[syslinux] Using syslinux.efi while doing UEFI HTTP boot iso PXE boot

Gregory Bartholomew gregory.lee.bartholomew at gmail.com
Sun Dec 15 12:37:49 PST 2019


On Fri, Dec 13, 2019 at 7:32 PM JZB <jzb at z2zcorp.com> wrote:

> On 2019-12-13 08:36, Gregory Lee Bartholomew via Syslinux wrote:
> > On Fri, 2019-12-13 at 08:47 +0100, jps--- via Syslinux wrote:
> >> Hi,
> >>
> >> We are currently testing PXE booting with syslinux.efi in UEFI mode.

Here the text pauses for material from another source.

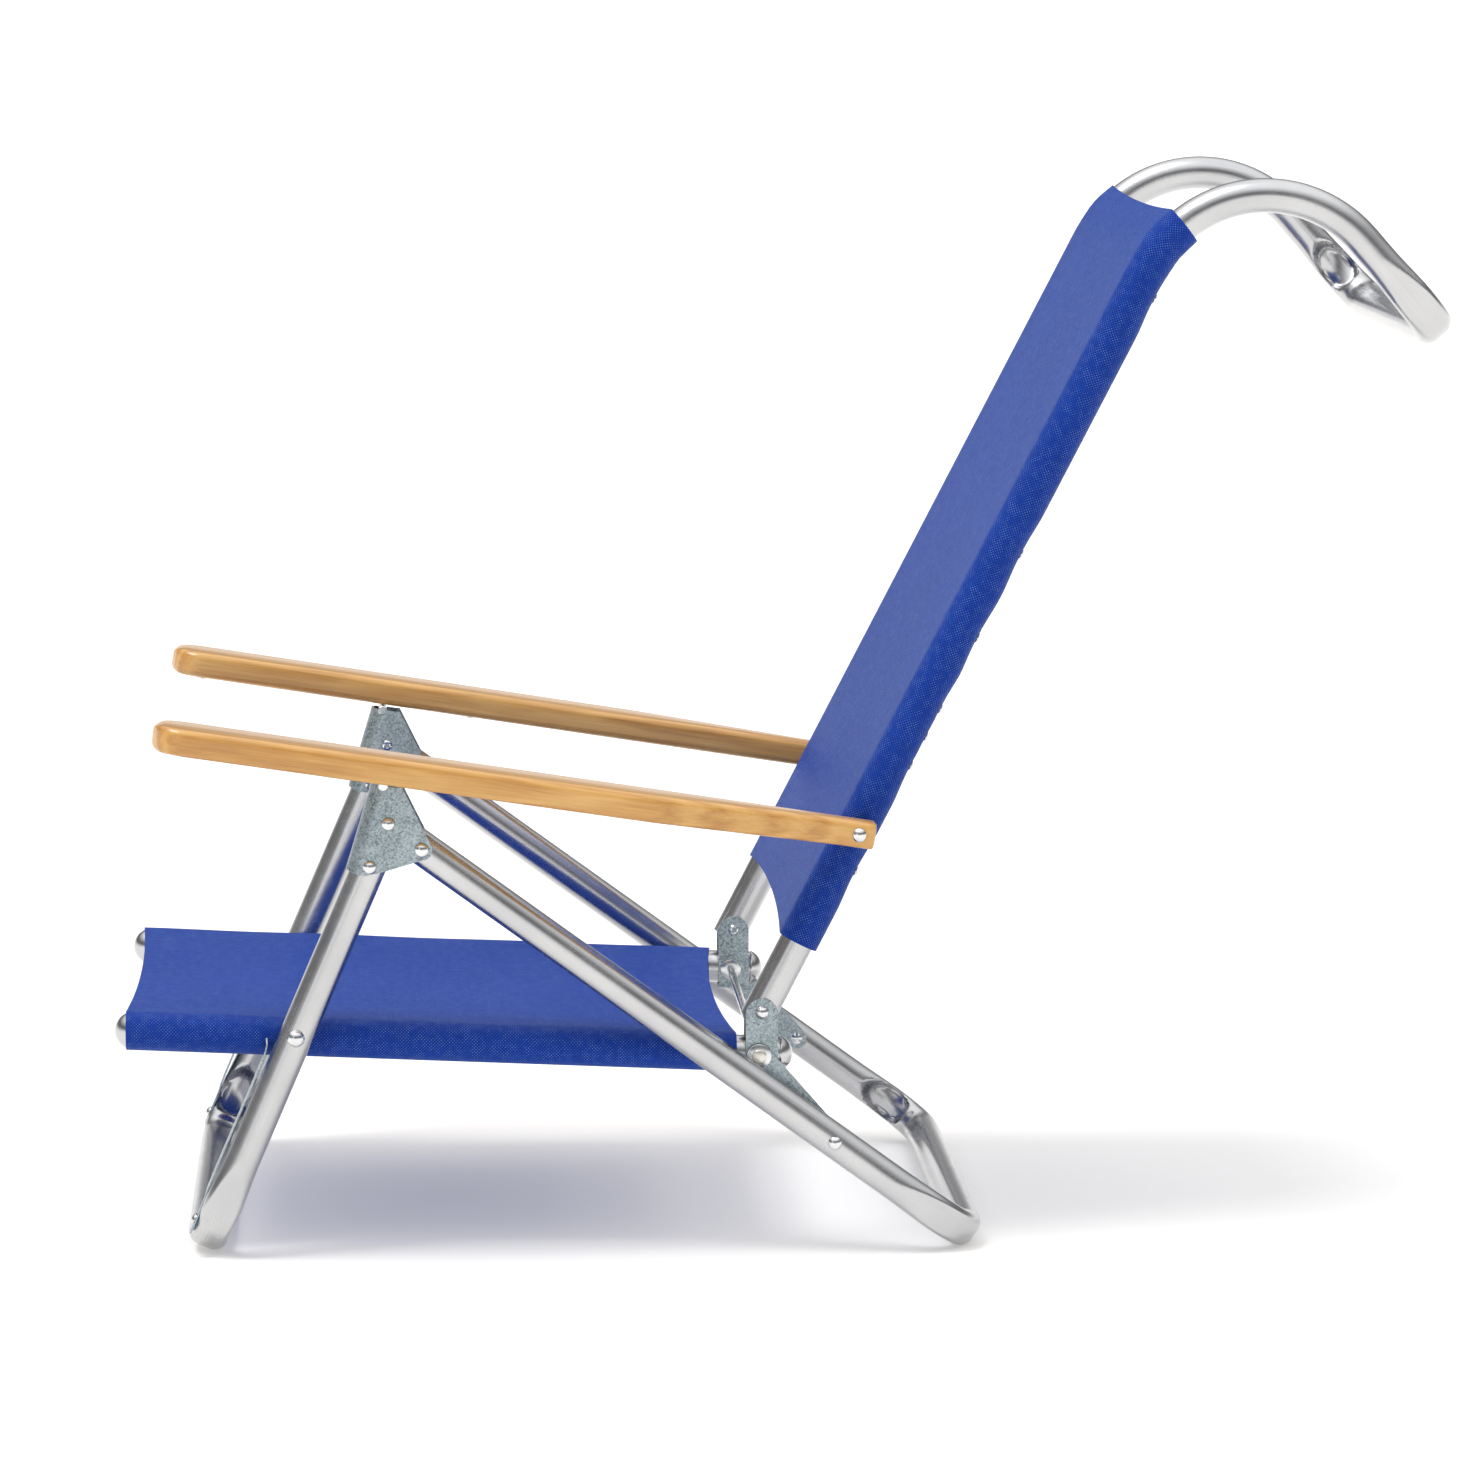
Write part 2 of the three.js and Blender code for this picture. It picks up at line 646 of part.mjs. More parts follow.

> >> This is working fine.
> >> However the loading of syslinux.efi and the config files is still using
> >> TFTP protocol, the rest kernel and initrd is loaded using HTTP protocol.

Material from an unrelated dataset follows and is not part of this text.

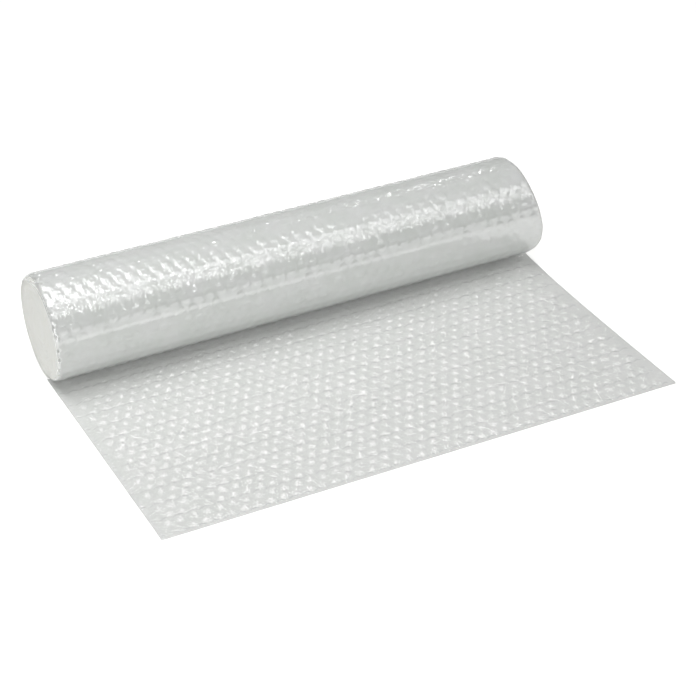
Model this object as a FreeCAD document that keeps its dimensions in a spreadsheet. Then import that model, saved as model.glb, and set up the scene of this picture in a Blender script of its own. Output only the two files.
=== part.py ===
import FreeCAD, Part
import math
import os

# Roll of cushioning film with its free end pulled out flat in front of it.
# The web is one piece: a flat film with air bubbles formed on its inner side, wound on itself without a core.
# It comes off the ground under the roll, goes up behind it, over the top and down in front, and so on inwards.
# The wound turns press on each other as one body, and the gap between them is open a short way in from each end.
# Frame: X along the roll's axis, Y from the free end towards the roll, Z up.
# Origin: on the ground under the roll, in the middle of its width.

V = FreeCAD.Vector

# Driving dimensions in millimetres
SIZES = {
    "web_width": 500.0,
    "roll_height": 104.2,
    "eye_radius": 8.0,
    "turn_pitch": 3.2,
    "turn_gap": 0.8,
    "gap_depth": 4.0,
    "flat_spot": 6.0,
    "tail_length": 298.0,
    "film": 0.5,
    "bubble_height": 2.4,
    "pitch_across": 11.9,
    "pitch_along": 11.7,
    "valley_rise": 0.12,
    "side_margin": 3.0,
    "front_margin": 5.0,
    "nip_margin": 8.0,
}


class Flat:
    """A straight level stretch of the web's outer side."""

    def __init__(self, start, length):
        self.start = start
        self.length = length

    def point(self, along, inset=0.0):
        """The point so far along the stretch, moved so far towards the roll's middle."""
        return self.start + V(0, along, inset)


class Bend:
    """A stretch of the web's outer side round one centre, between two angles seen from +X."""

    def __init__(self, centre, radius, first, last):
        self.centre = centre
        self.radius = radius
        self.first = first
        self.length = radius * (last - first)

    def point(self, along, inset=0.0):
        """The point so far along the stretch, moved so far towards the roll's middle."""
        angle = self.first + along / self.radius
        reach = self.radius - inset
        return self.centre + V(0, reach * math.cos(angle), reach * math.sin(angle))

    def edge(self):
        middle = self.point(self.length / 2)
        return Part.Arc(self.point(0), middle, self.point(self.length)).toShape()


def wound_turns(size):
    """The wound web's outer side, turn by turn, from the front of the flat spot inwards.

    Each turn is a flat, a quarter circle behind, a half circle over the top and a quarter circle in front.
    Every stretch runs on from the last one in line with it, and one turn brings the web in by one pitch.
    """
    half_flat = size.flat_spot / 2
    half_pitch = size.turn_pitch / 2
    upper = (size.roll_height + half_flat - half_pitch) / 2
    lower = upper - half_flat + half_pitch
    behind = V(0, half_flat, lower)
    over = V(0, half_pitch, lower)
    front = V(0, -half_flat, lower)
    turns = []
    for turn in range(int((upper - size.eye_radius) / size.turn_pitch)):
        gone = turn * size.turn_pitch
        turns.append([
            Flat(V(0, -half_flat, gone), size.flat_spot),
            Bend(behind, lower - gone, -math.pi / 2, 0.0),
            Bend(over, upper - gone, 0.0, math.pi),
            Bend(front, lower - gone - size.turn_pitch, math.pi, 1.5 * math.pi),
        ])
    return turns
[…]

> >> We would like to use only HTTP protocol.
> >> In UEFI it is possible to use HTTP boot instead off PXE boot.
> >> Questions:
> >> 1.   If we load syslinux.efi with HTTP will this work ?

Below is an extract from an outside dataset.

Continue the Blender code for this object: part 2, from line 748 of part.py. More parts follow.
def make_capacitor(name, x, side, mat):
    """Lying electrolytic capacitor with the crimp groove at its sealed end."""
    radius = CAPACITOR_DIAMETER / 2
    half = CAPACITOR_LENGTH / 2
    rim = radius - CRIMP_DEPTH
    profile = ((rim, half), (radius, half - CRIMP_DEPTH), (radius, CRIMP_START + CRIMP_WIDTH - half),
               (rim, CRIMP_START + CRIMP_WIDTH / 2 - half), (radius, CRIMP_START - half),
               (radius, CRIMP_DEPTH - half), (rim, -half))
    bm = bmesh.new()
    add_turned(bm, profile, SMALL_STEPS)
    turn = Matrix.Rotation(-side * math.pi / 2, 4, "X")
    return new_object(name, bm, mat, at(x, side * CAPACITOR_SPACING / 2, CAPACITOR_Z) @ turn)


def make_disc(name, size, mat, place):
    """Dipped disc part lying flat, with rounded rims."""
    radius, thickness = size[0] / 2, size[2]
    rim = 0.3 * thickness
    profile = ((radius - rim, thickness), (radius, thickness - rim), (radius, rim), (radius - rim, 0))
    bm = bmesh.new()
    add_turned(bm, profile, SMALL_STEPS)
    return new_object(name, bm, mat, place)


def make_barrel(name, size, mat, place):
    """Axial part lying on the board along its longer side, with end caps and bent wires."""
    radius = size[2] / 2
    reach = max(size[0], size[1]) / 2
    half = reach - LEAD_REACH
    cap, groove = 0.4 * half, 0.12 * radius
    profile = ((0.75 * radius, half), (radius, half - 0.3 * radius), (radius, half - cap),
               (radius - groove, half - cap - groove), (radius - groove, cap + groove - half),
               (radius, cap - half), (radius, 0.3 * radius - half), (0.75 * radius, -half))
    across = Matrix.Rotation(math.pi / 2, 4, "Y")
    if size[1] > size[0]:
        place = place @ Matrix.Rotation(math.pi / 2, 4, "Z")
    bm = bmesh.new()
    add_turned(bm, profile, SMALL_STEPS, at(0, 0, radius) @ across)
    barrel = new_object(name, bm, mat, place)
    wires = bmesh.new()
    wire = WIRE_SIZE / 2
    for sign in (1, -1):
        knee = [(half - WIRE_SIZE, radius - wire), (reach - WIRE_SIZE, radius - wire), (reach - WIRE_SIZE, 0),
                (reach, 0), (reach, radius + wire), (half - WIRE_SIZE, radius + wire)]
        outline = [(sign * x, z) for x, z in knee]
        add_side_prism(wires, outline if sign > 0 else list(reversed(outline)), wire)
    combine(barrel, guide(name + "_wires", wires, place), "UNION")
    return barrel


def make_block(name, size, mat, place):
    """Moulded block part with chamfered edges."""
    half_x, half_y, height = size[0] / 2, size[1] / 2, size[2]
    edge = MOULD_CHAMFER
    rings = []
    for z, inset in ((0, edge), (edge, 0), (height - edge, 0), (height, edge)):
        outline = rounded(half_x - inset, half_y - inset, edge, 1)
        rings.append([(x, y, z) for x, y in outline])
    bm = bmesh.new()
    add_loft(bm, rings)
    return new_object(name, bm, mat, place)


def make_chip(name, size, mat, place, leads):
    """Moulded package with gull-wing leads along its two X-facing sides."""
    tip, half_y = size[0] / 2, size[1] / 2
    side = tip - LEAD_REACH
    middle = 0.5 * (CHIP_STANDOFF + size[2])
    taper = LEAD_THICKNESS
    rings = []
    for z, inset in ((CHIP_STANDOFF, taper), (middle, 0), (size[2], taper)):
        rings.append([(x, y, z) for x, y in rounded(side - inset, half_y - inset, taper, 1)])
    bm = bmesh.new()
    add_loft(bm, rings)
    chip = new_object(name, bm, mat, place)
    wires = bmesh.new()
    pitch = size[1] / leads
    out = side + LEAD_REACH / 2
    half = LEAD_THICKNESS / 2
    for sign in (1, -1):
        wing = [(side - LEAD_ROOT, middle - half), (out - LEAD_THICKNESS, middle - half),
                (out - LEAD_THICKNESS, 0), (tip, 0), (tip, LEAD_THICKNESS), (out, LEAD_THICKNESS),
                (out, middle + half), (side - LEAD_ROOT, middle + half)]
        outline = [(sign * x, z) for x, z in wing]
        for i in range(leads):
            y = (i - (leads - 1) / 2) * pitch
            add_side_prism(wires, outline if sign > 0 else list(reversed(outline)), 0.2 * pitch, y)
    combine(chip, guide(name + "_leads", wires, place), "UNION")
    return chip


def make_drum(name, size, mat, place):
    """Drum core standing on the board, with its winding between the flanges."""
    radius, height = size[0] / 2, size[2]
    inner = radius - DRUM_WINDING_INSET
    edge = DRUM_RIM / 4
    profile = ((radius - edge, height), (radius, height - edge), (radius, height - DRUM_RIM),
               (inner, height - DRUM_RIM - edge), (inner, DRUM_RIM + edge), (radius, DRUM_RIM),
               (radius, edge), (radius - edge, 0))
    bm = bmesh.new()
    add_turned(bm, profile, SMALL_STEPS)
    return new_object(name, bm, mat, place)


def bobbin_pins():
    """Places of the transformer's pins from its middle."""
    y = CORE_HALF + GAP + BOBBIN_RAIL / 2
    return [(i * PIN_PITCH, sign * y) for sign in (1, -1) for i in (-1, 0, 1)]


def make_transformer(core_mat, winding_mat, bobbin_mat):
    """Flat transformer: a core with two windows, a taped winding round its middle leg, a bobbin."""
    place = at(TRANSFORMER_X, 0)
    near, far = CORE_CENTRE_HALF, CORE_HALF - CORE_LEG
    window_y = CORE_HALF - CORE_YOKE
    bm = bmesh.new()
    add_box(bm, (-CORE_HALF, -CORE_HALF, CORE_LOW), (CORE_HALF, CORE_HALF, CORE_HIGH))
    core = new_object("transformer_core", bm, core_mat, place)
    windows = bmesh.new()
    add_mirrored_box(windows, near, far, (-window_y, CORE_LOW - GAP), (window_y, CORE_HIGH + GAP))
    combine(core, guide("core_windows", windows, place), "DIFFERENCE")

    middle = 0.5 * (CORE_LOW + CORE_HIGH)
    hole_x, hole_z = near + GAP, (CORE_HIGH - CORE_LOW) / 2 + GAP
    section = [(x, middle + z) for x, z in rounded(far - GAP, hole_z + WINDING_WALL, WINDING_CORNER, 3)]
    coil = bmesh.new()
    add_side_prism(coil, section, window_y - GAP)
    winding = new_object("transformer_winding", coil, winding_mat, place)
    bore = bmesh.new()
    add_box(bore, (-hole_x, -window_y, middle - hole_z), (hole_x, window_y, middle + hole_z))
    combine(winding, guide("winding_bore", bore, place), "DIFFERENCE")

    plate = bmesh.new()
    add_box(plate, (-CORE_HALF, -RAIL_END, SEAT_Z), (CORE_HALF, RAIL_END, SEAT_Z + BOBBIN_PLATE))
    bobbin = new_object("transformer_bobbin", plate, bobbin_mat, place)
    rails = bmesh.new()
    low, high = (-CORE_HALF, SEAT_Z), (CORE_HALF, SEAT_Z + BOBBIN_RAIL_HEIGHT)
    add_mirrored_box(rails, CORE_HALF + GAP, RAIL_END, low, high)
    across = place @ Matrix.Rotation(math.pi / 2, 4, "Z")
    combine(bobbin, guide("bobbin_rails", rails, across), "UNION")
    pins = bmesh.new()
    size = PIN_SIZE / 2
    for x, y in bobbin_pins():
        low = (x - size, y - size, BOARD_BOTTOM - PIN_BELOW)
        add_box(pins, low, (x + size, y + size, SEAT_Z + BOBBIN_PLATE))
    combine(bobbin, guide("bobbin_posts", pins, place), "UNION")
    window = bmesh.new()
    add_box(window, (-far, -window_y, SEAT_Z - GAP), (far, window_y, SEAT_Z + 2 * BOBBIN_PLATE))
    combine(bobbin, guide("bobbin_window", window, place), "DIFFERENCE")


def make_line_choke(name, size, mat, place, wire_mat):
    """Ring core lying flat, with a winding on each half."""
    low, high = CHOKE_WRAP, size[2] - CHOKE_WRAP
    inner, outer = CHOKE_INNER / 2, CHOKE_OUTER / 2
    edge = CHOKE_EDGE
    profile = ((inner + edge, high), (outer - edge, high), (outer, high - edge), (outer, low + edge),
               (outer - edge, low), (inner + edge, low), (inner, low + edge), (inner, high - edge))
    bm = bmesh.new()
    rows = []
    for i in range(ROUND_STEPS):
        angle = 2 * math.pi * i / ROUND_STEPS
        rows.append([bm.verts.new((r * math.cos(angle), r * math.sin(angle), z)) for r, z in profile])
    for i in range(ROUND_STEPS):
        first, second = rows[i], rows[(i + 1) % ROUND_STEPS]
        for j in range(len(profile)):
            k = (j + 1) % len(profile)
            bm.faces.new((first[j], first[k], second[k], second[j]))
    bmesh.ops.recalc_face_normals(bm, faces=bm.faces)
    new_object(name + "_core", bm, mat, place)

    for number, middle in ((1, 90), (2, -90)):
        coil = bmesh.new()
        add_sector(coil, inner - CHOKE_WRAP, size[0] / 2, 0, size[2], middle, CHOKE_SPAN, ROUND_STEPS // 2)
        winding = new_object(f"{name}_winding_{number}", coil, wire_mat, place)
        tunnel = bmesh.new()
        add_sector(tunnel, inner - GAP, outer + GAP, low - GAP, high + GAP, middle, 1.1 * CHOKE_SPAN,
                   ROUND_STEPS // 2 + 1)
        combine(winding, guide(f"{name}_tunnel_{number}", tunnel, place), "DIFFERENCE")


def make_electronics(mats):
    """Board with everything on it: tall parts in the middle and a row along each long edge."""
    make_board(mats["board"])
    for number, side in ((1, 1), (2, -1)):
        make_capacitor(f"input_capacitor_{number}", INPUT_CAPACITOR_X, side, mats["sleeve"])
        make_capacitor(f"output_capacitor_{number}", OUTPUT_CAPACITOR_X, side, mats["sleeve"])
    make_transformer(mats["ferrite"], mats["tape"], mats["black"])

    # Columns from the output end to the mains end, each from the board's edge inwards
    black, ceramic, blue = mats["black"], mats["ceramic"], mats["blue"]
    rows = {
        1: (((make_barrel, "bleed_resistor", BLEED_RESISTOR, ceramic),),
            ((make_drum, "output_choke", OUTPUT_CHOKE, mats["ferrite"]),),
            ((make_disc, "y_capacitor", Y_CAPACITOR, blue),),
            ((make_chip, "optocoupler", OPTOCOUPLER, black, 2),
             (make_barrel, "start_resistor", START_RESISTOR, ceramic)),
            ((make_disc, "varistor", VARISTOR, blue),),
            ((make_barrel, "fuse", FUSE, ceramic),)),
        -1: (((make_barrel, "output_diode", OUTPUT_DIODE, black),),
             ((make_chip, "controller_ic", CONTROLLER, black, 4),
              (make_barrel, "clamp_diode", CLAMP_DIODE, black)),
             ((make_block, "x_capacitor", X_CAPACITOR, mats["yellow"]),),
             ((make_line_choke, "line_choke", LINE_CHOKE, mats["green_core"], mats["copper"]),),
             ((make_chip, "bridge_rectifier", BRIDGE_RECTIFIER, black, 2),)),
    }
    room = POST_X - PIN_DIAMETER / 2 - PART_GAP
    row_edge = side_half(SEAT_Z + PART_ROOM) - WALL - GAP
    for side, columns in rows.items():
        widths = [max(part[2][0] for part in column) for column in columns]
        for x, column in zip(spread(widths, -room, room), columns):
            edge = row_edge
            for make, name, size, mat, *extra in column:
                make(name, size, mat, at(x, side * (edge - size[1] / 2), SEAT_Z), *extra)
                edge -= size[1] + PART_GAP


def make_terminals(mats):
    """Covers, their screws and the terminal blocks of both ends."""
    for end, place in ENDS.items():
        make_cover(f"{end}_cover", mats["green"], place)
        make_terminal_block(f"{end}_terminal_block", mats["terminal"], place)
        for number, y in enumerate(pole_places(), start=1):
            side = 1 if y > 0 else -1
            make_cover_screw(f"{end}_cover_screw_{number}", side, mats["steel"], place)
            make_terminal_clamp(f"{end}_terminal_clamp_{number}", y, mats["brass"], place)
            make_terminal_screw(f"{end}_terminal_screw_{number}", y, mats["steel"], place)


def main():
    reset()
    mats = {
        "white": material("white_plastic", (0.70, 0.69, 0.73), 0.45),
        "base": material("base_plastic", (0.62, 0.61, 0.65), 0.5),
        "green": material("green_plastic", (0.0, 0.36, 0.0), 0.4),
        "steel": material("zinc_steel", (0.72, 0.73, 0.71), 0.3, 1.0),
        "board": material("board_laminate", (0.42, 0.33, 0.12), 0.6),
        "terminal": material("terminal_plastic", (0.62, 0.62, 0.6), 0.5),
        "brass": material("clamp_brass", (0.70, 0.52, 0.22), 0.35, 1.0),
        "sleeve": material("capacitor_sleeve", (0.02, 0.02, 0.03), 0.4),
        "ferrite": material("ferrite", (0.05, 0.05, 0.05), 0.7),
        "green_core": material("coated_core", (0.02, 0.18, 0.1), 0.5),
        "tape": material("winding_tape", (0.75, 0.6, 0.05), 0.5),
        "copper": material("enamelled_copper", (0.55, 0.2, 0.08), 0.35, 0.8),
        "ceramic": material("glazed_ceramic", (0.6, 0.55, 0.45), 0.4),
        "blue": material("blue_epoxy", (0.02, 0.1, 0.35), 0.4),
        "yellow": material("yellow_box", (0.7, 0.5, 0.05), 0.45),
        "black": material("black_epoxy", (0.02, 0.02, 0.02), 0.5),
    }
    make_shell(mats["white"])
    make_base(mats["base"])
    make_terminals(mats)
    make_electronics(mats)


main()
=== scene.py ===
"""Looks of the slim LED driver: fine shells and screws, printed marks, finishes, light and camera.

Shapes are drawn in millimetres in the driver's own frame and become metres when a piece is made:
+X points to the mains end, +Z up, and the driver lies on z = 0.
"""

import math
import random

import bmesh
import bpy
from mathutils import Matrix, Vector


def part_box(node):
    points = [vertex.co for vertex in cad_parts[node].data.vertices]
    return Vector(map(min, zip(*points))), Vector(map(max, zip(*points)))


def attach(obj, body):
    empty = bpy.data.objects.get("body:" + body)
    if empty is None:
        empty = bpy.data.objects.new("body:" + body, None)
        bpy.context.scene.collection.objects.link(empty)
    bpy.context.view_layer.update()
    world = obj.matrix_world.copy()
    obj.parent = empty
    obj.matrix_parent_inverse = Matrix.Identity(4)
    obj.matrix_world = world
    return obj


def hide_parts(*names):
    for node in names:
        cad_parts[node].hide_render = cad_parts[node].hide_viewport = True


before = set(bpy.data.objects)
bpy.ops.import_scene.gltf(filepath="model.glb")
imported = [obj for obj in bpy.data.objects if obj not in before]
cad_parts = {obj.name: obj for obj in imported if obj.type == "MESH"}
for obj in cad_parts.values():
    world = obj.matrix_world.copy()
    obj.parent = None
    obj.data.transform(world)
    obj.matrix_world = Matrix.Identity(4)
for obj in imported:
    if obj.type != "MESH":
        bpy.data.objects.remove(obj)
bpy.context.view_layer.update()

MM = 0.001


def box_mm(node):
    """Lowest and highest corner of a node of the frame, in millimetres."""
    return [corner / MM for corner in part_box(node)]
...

> >> 2.   If we load syslinux.efi with HTTP, will syslinux then load it
> config
> >> files with HTTP or TFTP ?
> >> 3.   In UEFI 2.8 it is possible to provide the next server manually
> (not
> >> using DHCP).
> >>          Will syslinux work with HTTP boot and a manually provided next
> >> server (no DHCP data) ?
> >>
> >
> > I think iPXE supports downloading and chainloading UEFI binaries over
> HTTP. You
> > would probably want to compile a custom ipxe.efi binary with an embedded
> script
> > that downloads syslinux.efi and the config files before executing "chian
> > syslinux.efi".
> >
>
> iPXE would still be load via TFTP.  If the issue is to load even the NBP
> via HTTP, then the BIOS has to support it.  Most UEFI BIOSes do, but you
> have to enable it in BIOS.  Its typically next to the PXE BOOT settings,
> and you can choose IPv4, IPv6, HTTP, etc.  Older UEFI BIOSes may not
> support this...
>

iPXE doesn't have to be loaded via TFTP. It can be written to the network
card's programmable ROM (https://ipxe.org/howto/romburning) or saved on the
workstation's ESP. But yeah, if the UEFI firmware already supports it, then
that is the easiest way to go. Many network cards come from the
manufacturer with iPXE pre-loaded on their ROMs. Just turn on the BIOS POST
messages and watch closely when the computer starts to boot off of the NIC
-- you'll likely notice "iPXE version xxx" scroll by in the POST messages.